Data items
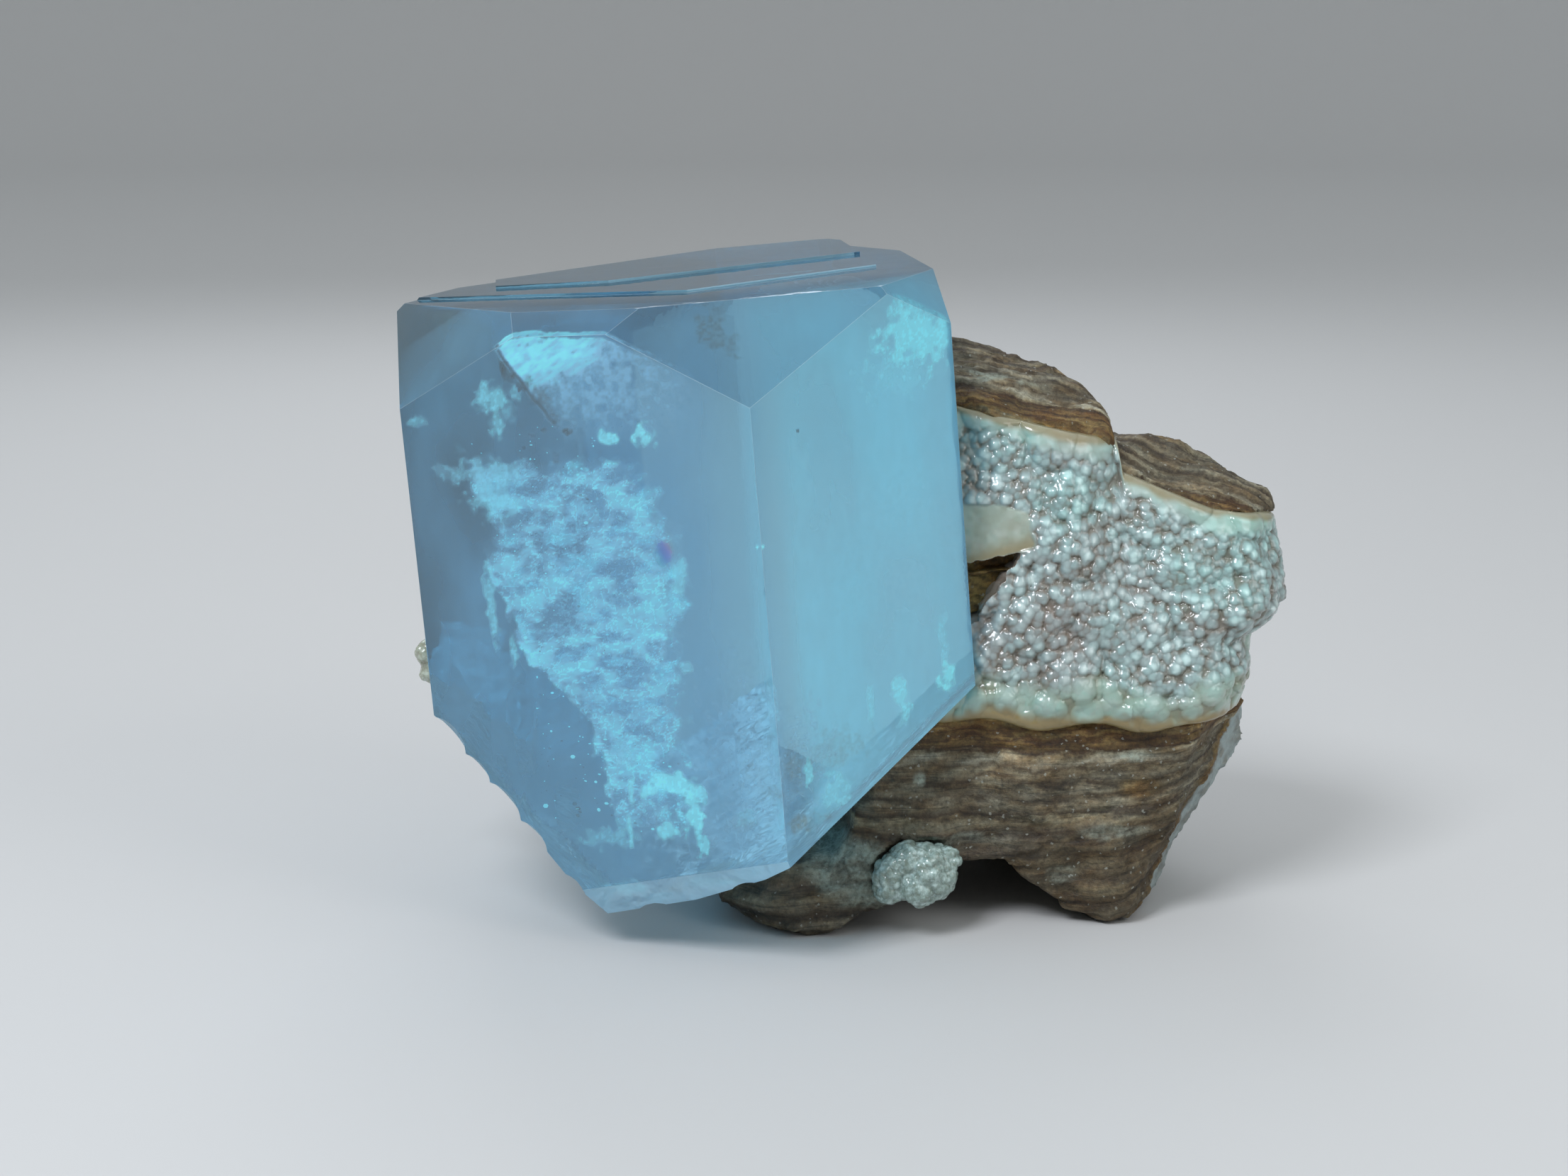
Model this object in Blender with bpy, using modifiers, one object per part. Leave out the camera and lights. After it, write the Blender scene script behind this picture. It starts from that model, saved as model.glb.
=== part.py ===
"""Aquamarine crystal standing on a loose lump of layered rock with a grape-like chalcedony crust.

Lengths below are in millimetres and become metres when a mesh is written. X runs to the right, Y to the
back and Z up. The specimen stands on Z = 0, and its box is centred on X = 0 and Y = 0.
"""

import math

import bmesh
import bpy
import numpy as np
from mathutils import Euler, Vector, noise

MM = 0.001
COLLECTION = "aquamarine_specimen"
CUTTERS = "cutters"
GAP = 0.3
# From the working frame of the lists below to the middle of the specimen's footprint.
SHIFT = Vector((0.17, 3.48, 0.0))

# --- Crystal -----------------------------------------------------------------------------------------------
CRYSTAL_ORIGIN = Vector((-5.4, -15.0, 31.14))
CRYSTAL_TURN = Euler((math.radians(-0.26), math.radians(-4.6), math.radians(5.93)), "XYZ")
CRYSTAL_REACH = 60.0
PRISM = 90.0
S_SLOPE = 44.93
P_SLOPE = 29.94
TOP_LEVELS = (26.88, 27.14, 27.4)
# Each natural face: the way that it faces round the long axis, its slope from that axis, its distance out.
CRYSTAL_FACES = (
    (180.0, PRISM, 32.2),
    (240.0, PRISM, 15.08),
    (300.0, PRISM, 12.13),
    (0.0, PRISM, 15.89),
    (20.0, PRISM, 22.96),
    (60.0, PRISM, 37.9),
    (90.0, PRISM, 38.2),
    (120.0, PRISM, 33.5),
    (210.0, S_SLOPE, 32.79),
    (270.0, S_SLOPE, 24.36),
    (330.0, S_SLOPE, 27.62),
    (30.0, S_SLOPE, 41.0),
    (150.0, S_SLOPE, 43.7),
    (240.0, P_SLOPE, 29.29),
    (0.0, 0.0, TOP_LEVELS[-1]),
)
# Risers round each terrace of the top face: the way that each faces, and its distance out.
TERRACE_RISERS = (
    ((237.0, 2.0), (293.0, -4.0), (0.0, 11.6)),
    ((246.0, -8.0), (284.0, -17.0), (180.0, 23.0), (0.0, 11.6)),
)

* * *

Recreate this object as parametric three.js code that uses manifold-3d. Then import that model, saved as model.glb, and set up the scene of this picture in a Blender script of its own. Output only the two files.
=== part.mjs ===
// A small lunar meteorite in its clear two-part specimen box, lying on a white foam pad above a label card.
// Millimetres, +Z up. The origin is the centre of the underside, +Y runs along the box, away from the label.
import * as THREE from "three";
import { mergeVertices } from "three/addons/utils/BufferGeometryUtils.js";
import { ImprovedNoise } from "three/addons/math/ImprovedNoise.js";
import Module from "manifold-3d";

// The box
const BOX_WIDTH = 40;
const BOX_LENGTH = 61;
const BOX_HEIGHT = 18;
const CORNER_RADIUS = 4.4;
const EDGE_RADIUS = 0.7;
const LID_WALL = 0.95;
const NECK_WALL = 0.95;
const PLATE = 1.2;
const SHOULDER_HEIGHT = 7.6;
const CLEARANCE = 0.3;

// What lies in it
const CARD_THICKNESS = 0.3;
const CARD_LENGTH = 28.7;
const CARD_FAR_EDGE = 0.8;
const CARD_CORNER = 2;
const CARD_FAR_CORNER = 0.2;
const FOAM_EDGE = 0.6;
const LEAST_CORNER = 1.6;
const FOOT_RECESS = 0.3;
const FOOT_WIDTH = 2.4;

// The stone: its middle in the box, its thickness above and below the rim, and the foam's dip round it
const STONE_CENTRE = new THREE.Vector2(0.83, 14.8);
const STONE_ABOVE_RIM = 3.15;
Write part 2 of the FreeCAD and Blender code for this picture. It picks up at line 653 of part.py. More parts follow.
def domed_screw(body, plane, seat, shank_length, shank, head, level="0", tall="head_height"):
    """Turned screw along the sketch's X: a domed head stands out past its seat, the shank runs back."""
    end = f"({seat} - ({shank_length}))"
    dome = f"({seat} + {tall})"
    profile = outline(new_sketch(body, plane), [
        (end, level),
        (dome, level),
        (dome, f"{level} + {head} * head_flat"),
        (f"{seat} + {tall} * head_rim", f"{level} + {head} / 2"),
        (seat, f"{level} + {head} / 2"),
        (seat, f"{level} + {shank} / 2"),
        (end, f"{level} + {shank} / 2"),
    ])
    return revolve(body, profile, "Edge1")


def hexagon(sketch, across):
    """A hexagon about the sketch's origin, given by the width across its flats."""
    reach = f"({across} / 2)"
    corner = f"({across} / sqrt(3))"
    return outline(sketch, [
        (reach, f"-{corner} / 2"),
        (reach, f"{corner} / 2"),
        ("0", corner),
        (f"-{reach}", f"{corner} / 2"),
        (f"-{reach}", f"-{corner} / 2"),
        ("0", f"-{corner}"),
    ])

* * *

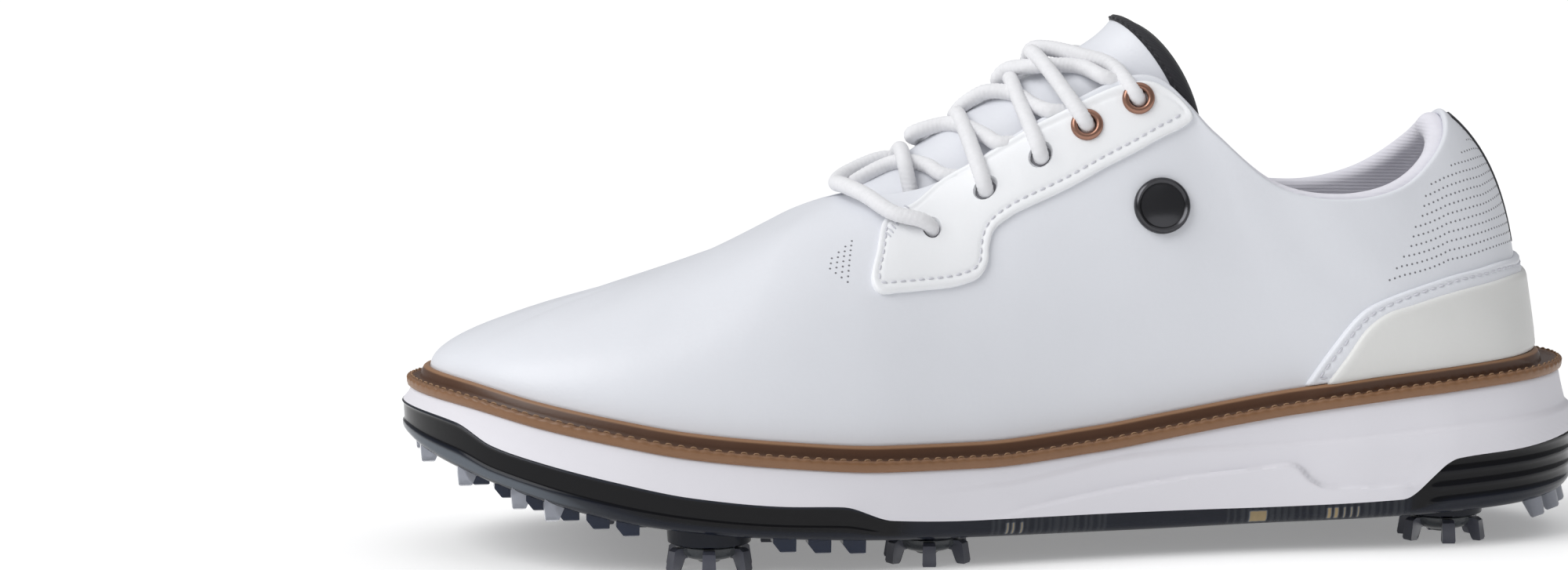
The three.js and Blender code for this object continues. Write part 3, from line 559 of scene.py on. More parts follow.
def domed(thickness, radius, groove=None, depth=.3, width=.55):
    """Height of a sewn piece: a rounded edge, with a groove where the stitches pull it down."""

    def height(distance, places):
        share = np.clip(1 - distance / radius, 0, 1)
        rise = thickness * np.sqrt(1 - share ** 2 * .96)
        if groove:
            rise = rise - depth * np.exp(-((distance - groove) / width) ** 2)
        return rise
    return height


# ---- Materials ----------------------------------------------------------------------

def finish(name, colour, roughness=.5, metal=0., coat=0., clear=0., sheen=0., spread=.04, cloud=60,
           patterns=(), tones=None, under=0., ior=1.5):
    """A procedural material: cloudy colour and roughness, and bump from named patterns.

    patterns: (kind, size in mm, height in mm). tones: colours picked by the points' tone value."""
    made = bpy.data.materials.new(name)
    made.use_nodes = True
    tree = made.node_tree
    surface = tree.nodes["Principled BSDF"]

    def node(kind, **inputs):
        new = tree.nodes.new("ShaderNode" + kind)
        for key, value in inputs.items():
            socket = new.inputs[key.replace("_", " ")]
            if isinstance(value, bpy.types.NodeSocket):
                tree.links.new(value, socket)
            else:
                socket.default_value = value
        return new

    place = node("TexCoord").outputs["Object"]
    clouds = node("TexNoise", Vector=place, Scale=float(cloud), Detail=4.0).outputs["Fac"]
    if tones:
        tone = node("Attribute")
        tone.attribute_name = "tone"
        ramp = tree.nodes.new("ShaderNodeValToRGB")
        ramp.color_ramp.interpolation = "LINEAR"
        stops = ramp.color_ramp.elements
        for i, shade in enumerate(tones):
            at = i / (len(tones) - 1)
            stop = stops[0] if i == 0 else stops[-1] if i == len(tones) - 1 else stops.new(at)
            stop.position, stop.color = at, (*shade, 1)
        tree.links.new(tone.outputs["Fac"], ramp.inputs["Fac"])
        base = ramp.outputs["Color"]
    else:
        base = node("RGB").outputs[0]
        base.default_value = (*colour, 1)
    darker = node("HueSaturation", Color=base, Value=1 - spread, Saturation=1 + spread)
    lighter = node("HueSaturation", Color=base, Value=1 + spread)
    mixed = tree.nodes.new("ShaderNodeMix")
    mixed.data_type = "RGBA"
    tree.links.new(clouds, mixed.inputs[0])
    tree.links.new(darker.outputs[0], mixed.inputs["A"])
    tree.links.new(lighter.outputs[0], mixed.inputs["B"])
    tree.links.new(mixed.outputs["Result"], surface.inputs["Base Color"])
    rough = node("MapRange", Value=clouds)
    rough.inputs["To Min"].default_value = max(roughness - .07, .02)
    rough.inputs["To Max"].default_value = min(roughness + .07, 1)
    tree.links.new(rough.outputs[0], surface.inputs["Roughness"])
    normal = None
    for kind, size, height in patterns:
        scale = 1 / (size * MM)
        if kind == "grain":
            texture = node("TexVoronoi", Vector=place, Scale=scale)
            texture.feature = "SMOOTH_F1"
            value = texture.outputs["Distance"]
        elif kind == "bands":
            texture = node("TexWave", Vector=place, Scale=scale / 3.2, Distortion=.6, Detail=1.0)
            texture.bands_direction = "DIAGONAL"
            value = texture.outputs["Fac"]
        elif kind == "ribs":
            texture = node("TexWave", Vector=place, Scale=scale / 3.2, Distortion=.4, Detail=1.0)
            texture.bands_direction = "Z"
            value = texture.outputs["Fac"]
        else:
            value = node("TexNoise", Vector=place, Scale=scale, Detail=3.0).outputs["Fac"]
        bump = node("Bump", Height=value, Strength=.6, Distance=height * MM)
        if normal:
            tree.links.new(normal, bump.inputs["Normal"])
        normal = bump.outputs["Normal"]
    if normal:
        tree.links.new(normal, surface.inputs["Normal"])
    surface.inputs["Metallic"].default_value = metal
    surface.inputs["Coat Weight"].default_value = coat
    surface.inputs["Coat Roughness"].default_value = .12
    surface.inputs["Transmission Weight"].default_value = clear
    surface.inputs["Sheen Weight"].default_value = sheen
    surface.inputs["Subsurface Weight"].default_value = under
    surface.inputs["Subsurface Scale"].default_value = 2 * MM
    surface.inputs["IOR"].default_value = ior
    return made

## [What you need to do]
Exactly the lines from the line that has "Model this object" through the line that has "grape-like chalcedony crust." are to be repeated, both included, with nothing added.

## [Problem solution]
Model this object in Blender with bpy, using modifiers, one object per part. Leave out the camera and lights. After it, write the Blender scene script behind this picture. It starts from that model, saved as model.glb.
=== part.py ===
"""Aquamarine crystal standing on a loose lump of layered rock with a grape-like chalcedony crust.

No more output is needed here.